International investing offers:
Diversification: Spreading risk across different economies.
Valuation Opportunities: Finding undervalued stocks in other markets.
Exposure to Different Economies: Benefiting from growth in other parts of the world.
Exchange rates can affect international investments, but they’re just one factor to consider.
Q17. What Are the Different Types of Investment Risks?
Key risks include:
Market Risk: The risk of market declines.
Interest Rate Risk: The risk of interest rate changes.
Inflation Risk: The risk of losing purchasing power.
Credit Risk: The risk of a borrower defaulting.
Liquidity Risk: The risk of not being able to sell quickly.
Currency Risk: The risk of exchange rate changes.
Business Risk: The risk of a company performing poorly.

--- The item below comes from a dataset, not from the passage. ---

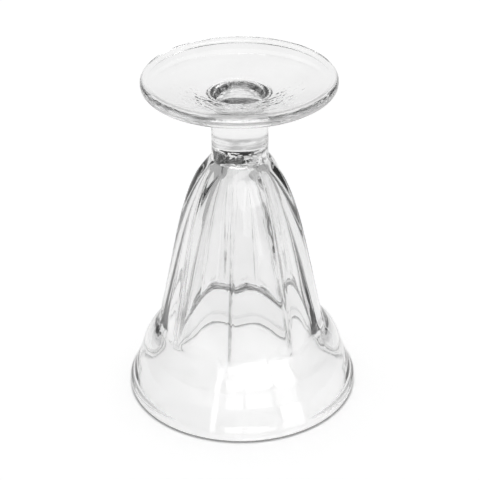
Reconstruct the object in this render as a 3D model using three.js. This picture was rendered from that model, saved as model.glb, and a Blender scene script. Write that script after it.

Political Risk: The risk of political instability.
Q18. What’s the Difference Between Systematic and Unsystematic Risk?
Systematic Risk: This affects the entire market (like a recession) and can’t be avoided through diversification.
Unsystematic Risk: This is specific to a company or industry and can be reduced by diversifying your portfolio.
Q19. What’s the Difference Between Risk-Free Rate, Risk Premium, and Market Risk?
Risk-Free Rate: The return on a safe investment like government bonds.
Risk Premium: The extra return you expect for taking on risk.
Market Risk: The risk of the entire market declining.
Q20. What is Diversification?
Diversification is spreading your investments across different assets, industries, and regions to reduce risk. It helps balance your portfolio so that a loss in one area can be offset by gains in another. This strategy aims to provide more stable returns over time.